On July 9, Keith Parker, a Yurok Tribal Member who lives in Requa at the mouth of the Klamath River, reported alarmingly high water temperatures in the lower river.
“We are headed for disaster again if something isn’t done immediately!” said Parker. “The Bureau of Reclamation cut our flows again, which raised the water temperature even more. Unbelievably, the water temperature at midnight this morning hit 76.2 degrees F, according to the real-time data from the Klamath Sensor Station (KNK) a few miles upriver from the mouth. As of 11:30 AM the sensor temperature has cooled a little, but is still 73.3 degrees F.”

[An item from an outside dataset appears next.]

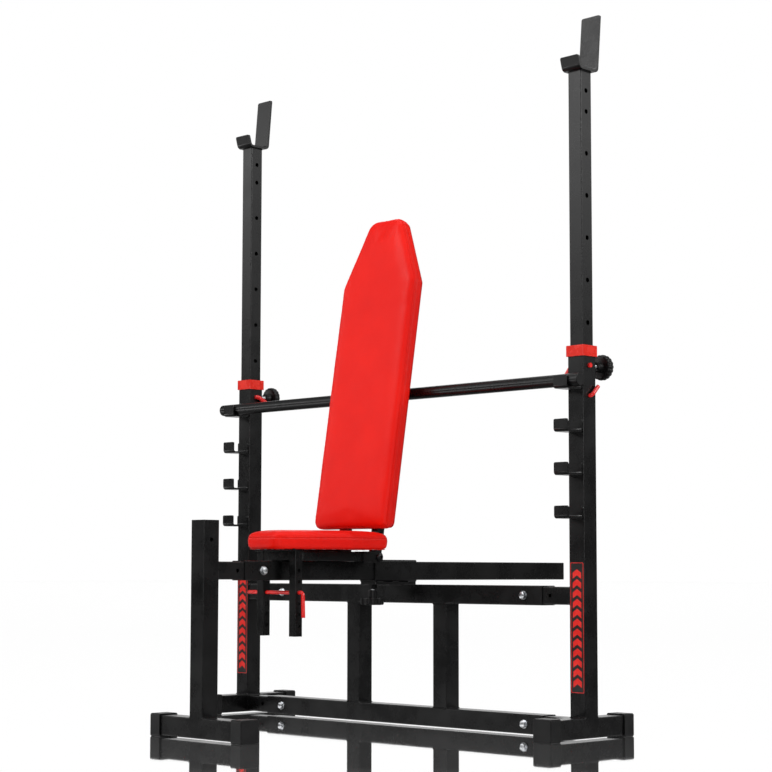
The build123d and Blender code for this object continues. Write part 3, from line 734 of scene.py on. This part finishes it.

“This may become another lethal event for these salmon just now entering the river. Some guides are reporting hooking 13 and landing 10 salmon in the estuary, so the salmon are coming in thick. We need help now,” he emphasized.
Warren Buffett in May refused to meet with representatives of Indian Tribes, commercial fishing groups and conservation organizations that traveled all of the way from the West Coast to the annual shareholders meeting of Buffett’s Berkshire-Hathaway, the parent company that own’s PacifiCorp’s dams on the Klamath, in Omaha, Nebraska. Buffett, the so-called “Oracle of Omaha,” must be held accountable for standing in the way of dam removal and restoration of salmon and steelhead runs in the Klamath Basin.